**Task to carry out:**
Write out each line beneath this one exactly as it reads.

----

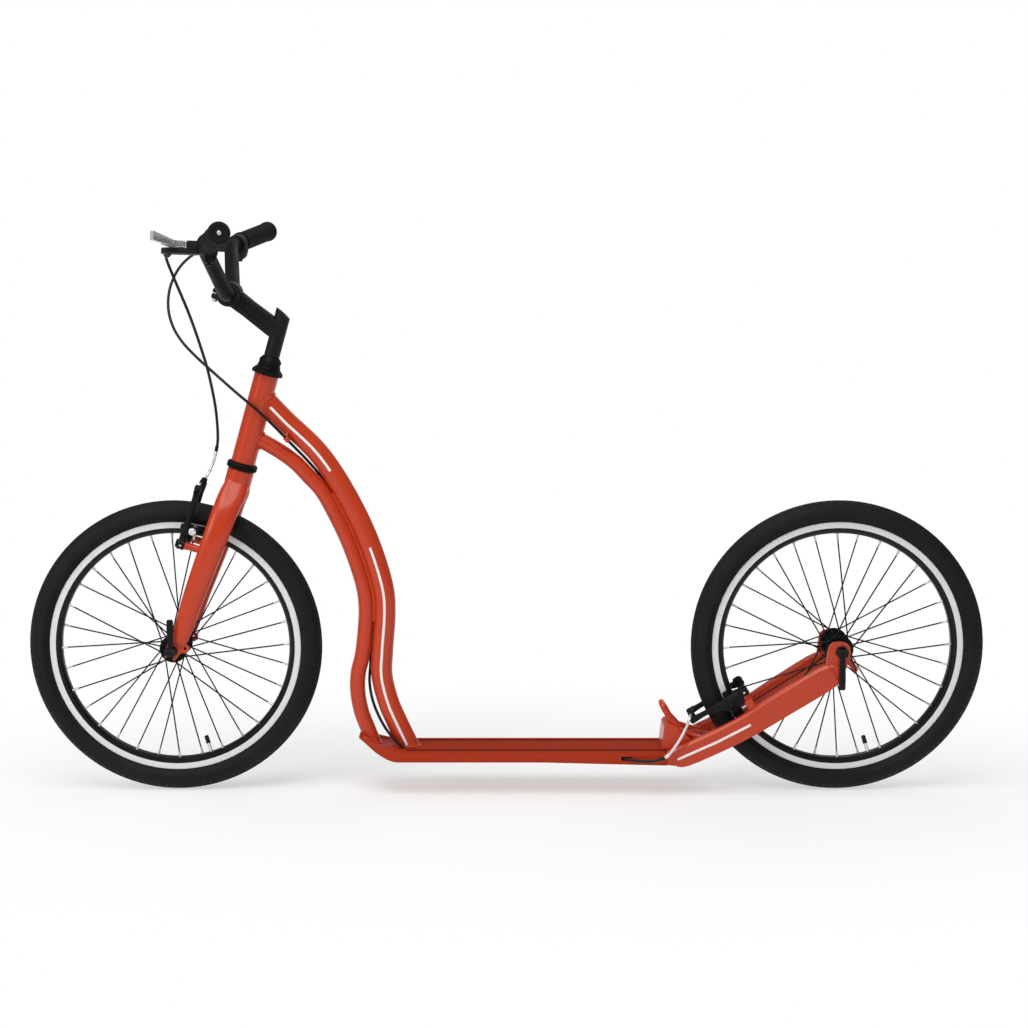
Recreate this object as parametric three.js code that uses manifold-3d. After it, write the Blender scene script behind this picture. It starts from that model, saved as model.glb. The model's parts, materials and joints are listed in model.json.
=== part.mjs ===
// A kick bike: a low footboard between two 20 inch spoked wheels, a frame of two bent tubes, a quill
// stem with a riser handlebar, and a rim brake on each wheel.
// Lengths are millimetres and angles are degrees. The bike points along -X, the rider's left is -Y,
// the ground is Z = 0 and the origin lies midway between the two tyres' footprints.
import * as THREE from "three";
import { mergeVertices } from "three/addons/utils/BufferGeometryUtils.js";
import Module from "manifold-3d";

const wasm = await Module();
wasm.setup();

// Clearances
const seatGap = 0.3; // between pieces that touch, and round a shaft in its hole
const overrun = 5; // how far a cutter passes the wall that it cuts
const weldDistance = 0.0001;
const degree = Math.PI / 180;

// Wheels
const wheelbase = 1108;
const tyreWidth = 42;
const tyreWall = 3.2;
const beadDepth = 2.5; // from the rim's edge down to the tyre's bead
const beadWidth = 2.8;
const rimRadius = 210;
const tyreHeight = 35; // from the rim's edge to the tread
const tyreRadius = rimRadius + tyreHeight;
const rimWidth = 24;
const rimHeight = 16;
const rimWall = 1.6;
const rimBedDepth = 9.5;
const wheelSides = 36;
const tubeRoom = 1.5; // room between the tyre's inside and the inner tube
const valveRadius = 4;
const valveLength = 34; // from the rim's edge towards the hub
const valveAngle = 163;
const spokeCount = 32;
const spokeThickness = 2.2;
const spokeSides = 3;
const spokeCrossAngle = 45; // from a spoke's hole in the flange to its seat in the rim
const spokeTurn = -1; // where the first spoke meets the rim, from the top
const spokeRimOffset = 4;
const spokeHoleRadius = 19;
const flangeRadius = 23;
const flangeThickness = 3.2;
const hubWaistRadius = 14;
const hubEndRadius = 13;
const hubBoreRadius = 9;
const hubSides = 16;
const axleRadius = 4.9;
const axleBoreRadius = 2.8;
const coneRadius = 8.6;
const coneLength = 14;
const skewerRadius = 2.4;
const skewerNutRadius = 9;
const skewerNutLength = 11;
const camHousingRadius = 10;
const camHousingLength = 4;
const camBarrelRadius = 6.5;
const camBarrelLength = 18;
const quickLeverThickness = 5;
const quickLeverWidth = 12;
const front = { hubWidth: 100, flangeSpacing: 66, leverLength: 55 };
const rear = { hubWidth: 110, flangeSpacing: 72, leverLength: 62 };
const hubEndInset = 4; // from the dropout's inner face to the hub shell's end
const dropoutThickness = 6;
const dropoutRadius = 16;

// Steering
const headTilt = 15.8; // of the steering axis from upright
const forkRake = 28.5; // from the steering axis forward to the front axle
const headTubeLength = 152;
const headTubeRadius = 20;
const headTubeBoreRadius = 17;
const headTubeSides = 24;
const steererRadius = 12.7;
const steererBoreRadius = 11.4;
const cupPress = 10; // how far a cup reaches into the head tube
const cupBoreRadius = 14;
const lowerCupRadius = 25.5;
const lowerCupHeight = 6.2;
const crownRaceHeight = 4.5;
const upperCupRadius = 22;
const upperCupHeight = 3.7;
const topRaceRadius = 26;
const topRaceHeight = 13.5;
const locknutRadius = 19;
const locknutHeight = 16;
const locknutLip = 6;
const headsetSides = 16;

// Fork
const crownRadius = 22;
const crownHeight = 34;
const crownClearance = 37.8; // from the crown down to the tyre
const crownTaperShare = 0.9; // of the crown's radius, at its lower end
const crownTaperHeightShare = 0.8;
const lowerHeadsetHeight = lowerCupHeight + crownRaceHeight + 3 * seatGap;
// From the head tube's lower end down to the front axle
const forkDrop = tyreRadius + crownClearance + crownHeight + lowerHeadsetHeight;
const legSides = 10;
const legSquareness = 0.8; // 1 is an ellipse, less is squarer
const brakeBossRadius = 7;
const brakePinRadius = 4.6;
const brakeHeadHeight = 2.5;

// Stem and handlebar
const stemReach = 93;
const stemClampHeight = 263.4; // of the clamp, above the head tube's lower end, along the axis
const stemRootHeight = 225.5;
const stemArmHeight = 32;
const stemArmWidth = 27;
const stemGrooveHeight = 13;
const stemGrooveDepth = 3;
const stemPostRadius = 13;
const stemPostTop = 257;
const stemTopSlant = 27;
const quillRadius = 11.05;
const quillDepth = 82; // inside the steerer
const wedgeHeight = 24;
const wedgeSlant = 30;
const expanderRadius = 4;
const expanderHeadRadius = 6.2;
const expanderHeadHeight = 8;
const expanderSink = 22; // of the bolt's head below the post's top
const clampRadius = 20.5;
const clampWidth = 40;
const clampSlot = 2.5;
const clampEarHeight = 18;
const clampEarDrop = 5; // of the ear's middle below the bar's
const clampBoltReach = 21; // from the bar's middle
const clampBoltRadius = 3;
const clampBoltHeadRadius = 4;
const clampBoltHeadHeight = 5;
const barRadius = 11.1;
const barWall = 2.2;
const barWidth = 668;
const barRiseStart = 42; // from the middle to where the bar starts to rise
const barBendSpan = 170; // from the middle to the upper bend
const barRise = 68.9;
const barForward = 37.7;
const barEndRise = 104.3;
const barEndForward = 1;
const barBendRadius = 55;
const barSides = 12;
const gripLength = 130;
const gripRadius = 16.5;
const gripFlangeRadius = 17.5;
const gripFlangeWidth = 4;
const gripRibCount = 4;
const gripRibDepth = 1.4;
const gripEndWall = 3;

// Brake levers
const leverGap = 4.8; // from the grip to the lever's clamp
const leverClampWidth = 14;
const leverClampWall = 4.5;
const leverPivotForward = 40;
const leverPivotRadius = 5;
const leverPinRadius = 3;
const leverBodyHeight = 9;
const leverBodyWidth = 20;
const leverNoseForward = 70;
const leverTipForward = 94;
const leverTipOut = 91;
const leverBladeHeight = 11;
const leverBladeWidth = 9;
const barrelRadius = 6;
const barrelLength = 26;
const barrelForward = 58;
const barrelDrop = 12;

// Rim brakes
const brakeArmLength = 101;
const brakeSpacing = 80; // between the two pivots
const brakeTipSpacing = 64;
const brakeArmThickness = 12;
const brakeArmWidth = 11;
const brakeRootRadius = 9;
const padClearance = 1.5;
const padOffset = 13; // of the pad behind the arm's middle
const padLength = 48;
const padHeight = 11;
const padThickness = 9;
const padStudRadius = 3.6;
const padNutRadius = 6;
const padNutHeight = 5;
const padTrackDepth = 7.6; // from the rim's edge to the middle of the brake track
const noodleRadius = 2.6;
const bootRadius = 4.5;
const bootLength = 30;
const frontBrakeDepth = 32.1; // pivots below the rim's edge
const frontBrakeLead = 10.3; // pivots ahead of the line from the front axle along the steering axis
const frontBrakeTilt = 1.5;
const rearBrakeDepth = 34.8; // pivots below the rim's edge
const rearBrakeFall = 24.08; // pivots below the level line forward from the rear axle
const rearBrakeSlope = 30.8; // of the arms below level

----

**Correct output:**
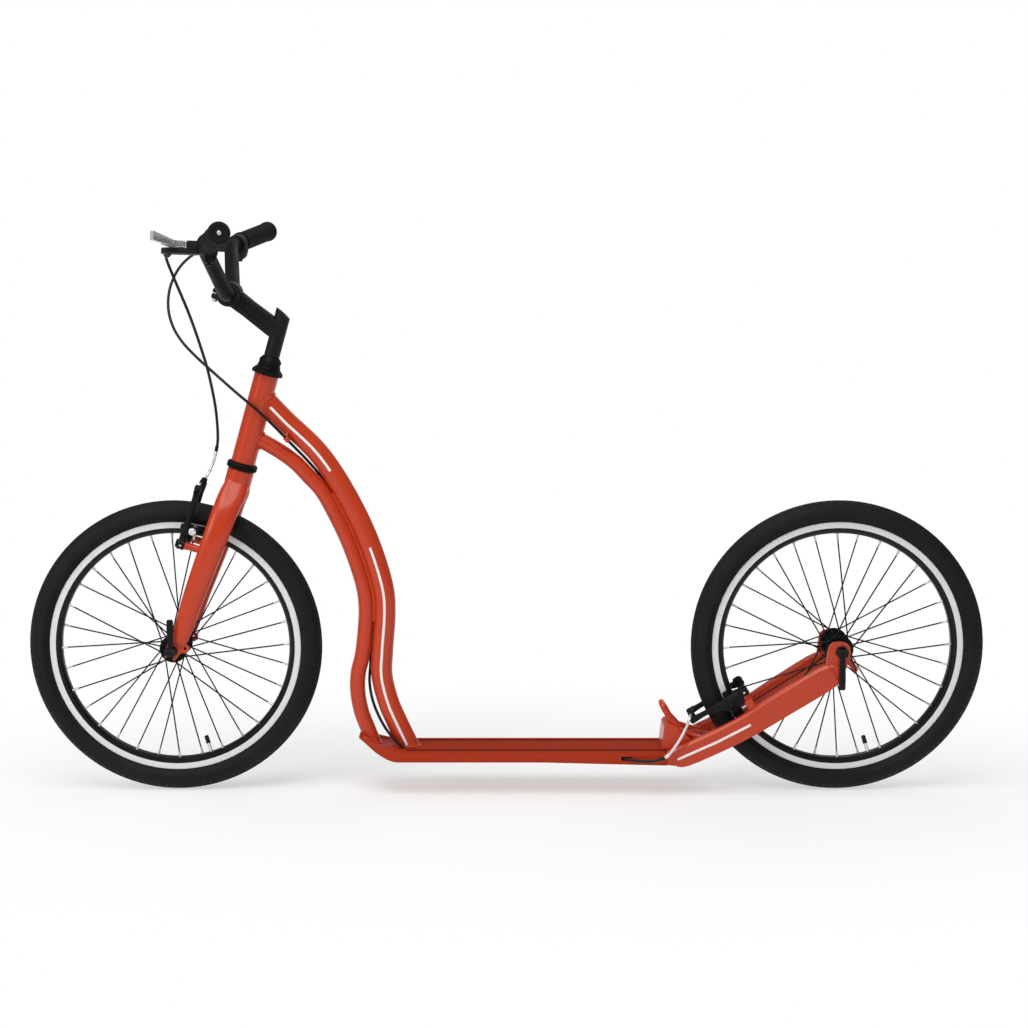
Recreate this object as parametric three.js code that uses manifold-3d. After it, write the Blender scene script behind this picture. It starts from that model, saved as model.glb. The model's parts, materials and joints are listed in model.json.
=== part.mjs ===
// A kick bike: a low footboard between two 20 inch spoked wheels, a frame of two bent tubes, a quill
// stem with a riser handlebar, and a rim brake on each wheel.
// Lengths are millimetres and angles are degrees. The bike points along -X, the rider's left is -Y,
// the ground is Z = 0 and the origin lies midway between the two tyres' footprints.
import * as THREE from "three";
import { mergeVertices } from "three/addons/utils/BufferGeometryUtils.js";
import Module from "manifold-3d";

const wasm = await Module();
wasm.setup();

// Clearances
const seatGap = 0.3; // between pieces that touch, and round a shaft in its hole
const overrun = 5; // how far a cutter passes the wall that it cuts
const weldDistance = 0.0001;
const degree = Math.PI / 180;

// Wheels
const wheelbase = 1108;
const tyreWidth = 42;
const tyreWall = 3.2;
const beadDepth = 2.5; // from the rim's edge down to the tyre's bead
const beadWidth = 2.8;
const rimRadius = 210;
const tyreHeight = 35; // from the rim's edge to the tread
const tyreRadius = rimRadius + tyreHeight;
const rimWidth = 24;
const rimHeight = 16;
const rimWall = 1.6;
const rimBedDepth = 9.5;
const wheelSides = 36;
const tubeRoom = 1.5; // room between the tyre's inside and the inner tube
const valveRadius = 4;
const valveLength = 34; // from the rim's edge towards the hub
const valveAngle = 163;
const spokeCount = 32;
const spokeThickness = 2.2;
const spokeSides = 3;
const spokeCrossAngle = 45; // from a spoke's hole in the flange to its seat in the rim
const spokeTurn = -1; // where the first spoke meets the rim, from the top
const spokeRimOffset = 4;
const spokeHoleRadius = 19;
const flangeRadius = 23;
const flangeThickness = 3.2;
const hubWaistRadius = 14;
const hubEndRadius = 13;
const hubBoreRadius = 9;
const hubSides = 16;
const axleRadius = 4.9;
const axleBoreRadius = 2.8;
const coneRadius = 8.6;
const coneLength = 14;
const skewerRadius = 2.4;
const skewerNutRadius = 9;
const skewerNutLength = 11;
const camHousingRadius = 10;
const camHousingLength = 4;
const camBarrelRadius = 6.5;
const camBarrelLength = 18;
const quickLeverThickness = 5;
const quickLeverWidth = 12;
const front = { hubWidth: 100, flangeSpacing: 66, leverLength: 55 };
const rear = { hubWidth: 110, flangeSpacing: 72, leverLength: 62 };
const hubEndInset = 4; // from the dropout's inner face to the hub shell's end
const dropoutThickness = 6;
const dropoutRadius = 16;

// Steering
const headTilt = 15.8; // of the steering axis from upright
const forkRake = 28.5; // from the steering axis forward to the front axle
const headTubeLength = 152;
const headTubeRadius = 20;
const headTubeBoreRadius = 17;
const headTubeSides = 24;
const steererRadius = 12.7;
const steererBoreRadius = 11.4;
const cupPress = 10; // how far a cup reaches into the head tube
const cupBoreRadius = 14;
const lowerCupRadius = 25.5;
const lowerCupHeight = 6.2;
const crownRaceHeight = 4.5;
const upperCupRadius = 22;
const upperCupHeight = 3.7;
const topRaceRadius = 26;
const topRaceHeight = 13.5;
const locknutRadius = 19;
const locknutHeight = 16;
const locknutLip = 6;
const headsetSides = 16;

// Fork
const crownRadius = 22;
const crownHeight = 34;
const crownClearance = 37.8; // from the crown down to the tyre
const crownTaperShare = 0.9; // of the crown's radius, at its lower end
const crownTaperHeightShare = 0.8;
const lowerHeadsetHeight = lowerCupHeight + crownRaceHeight + 3 * seatGap;
// From the head tube's lower end down to the front axle
const forkDrop = tyreRadius + crownClearance + crownHeight + lowerHeadsetHeight;
const legSides = 10;
const legSquareness = 0.8; // 1 is an ellipse, less is squarer
const brakeBossRadius = 7;
const brakePinRadius = 4.6;
const brakeHeadHeight = 2.5;

// Stem and handlebar
const stemReach = 93;
const stemClampHeight = 263.4; // of the clamp, above the head tube's lower end, along the axis
const stemRootHeight = 225.5;
const stemArmHeight = 32;
const stemArmWidth = 27;
const stemGrooveHeight = 13;
const stemGrooveDepth = 3;
const stemPostRadius = 13;
const stemPostTop = 257;
const stemTopSlant = 27;
const quillRadius = 11.05;
const quillDepth = 82; // inside the steerer
const wedgeHeight = 24;
const wedgeSlant = 30;
const expanderRadius = 4;
const expanderHeadRadius = 6.2;
const expanderHeadHeight = 8;
const expanderSink = 22; // of the bolt's head below the post's top
const clampRadius = 20.5;
const clampWidth = 40;
const clampSlot = 2.5;
const clampEarHeight = 18;
const clampEarDrop = 5; // of the ear's middle below the bar's
const clampBoltReach = 21; // from the bar's middle
const clampBoltRadius = 3;
const clampBoltHeadRadius = 4;
const clampBoltHeadHeight = 5;
const barRadius = 11.1;
const barWall = 2.2;
const barWidth = 668;
const barRiseStart = 42; // from the middle to where the bar starts to rise
const barBendSpan = 170; // from the middle to the upper bend
const barRise = 68.9;
const barForward = 37.7;
const barEndRise = 104.3;
const barEndForward = 1;
const barBendRadius = 55;
const barSides = 12;
const gripLength = 130;
const gripRadius = 16.5;
const gripFlangeRadius = 17.5;
const gripFlangeWidth = 4;
const gripRibCount = 4;
const gripRibDepth = 1.4;
const gripEndWall = 3;

// Brake levers
const leverGap = 4.8; // from the grip to the lever's clamp
const leverClampWidth = 14;
const leverClampWall = 4.5;
const leverPivotForward = 40;
const leverPivotRadius = 5;
const leverPinRadius = 3;
const leverBodyHeight = 9;
const leverBodyWidth = 20;
const leverNoseForward = 70;
const leverTipForward = 94;
const leverTipOut = 91;
const leverBladeHeight = 11;
const leverBladeWidth = 9;
const barrelRadius = 6;
const barrelLength = 26;
const barrelForward = 58;
const barrelDrop = 12;

// Rim brakes
const brakeArmLength = 101;
const brakeSpacing = 80; // between the two pivots
const brakeTipSpacing = 64;
const brakeArmThickness = 12;
const brakeArmWidth = 11;
const brakeRootRadius = 9;
const padClearance = 1.5;
const padOffset = 13; // of the pad behind the arm's middle
const padLength = 48;
const padHeight = 11;
const padThickness = 9;
const padStudRadius = 3.6;
const padNutRadius = 6;
const padNutHeight = 5;
const padTrackDepth = 7.6; // from the rim's edge to the middle of the brake track
const noodleRadius = 2.6;
const bootRadius = 4.5;
const bootLength = 30;
const frontBrakeDepth = 32.1; // pivots below the rim's edge
const frontBrakeLead = 10.3; // pivots ahead of the line from the front axle along the steering axis
const frontBrakeTilt = 1.5;
const rearBrakeDepth = 34.8; // pivots below the rim's edge
const rearBrakeFall = 24.08; // pivots below the level line forward from the rear axle
const rearBrakeSlope = 30.8; // of the arms below level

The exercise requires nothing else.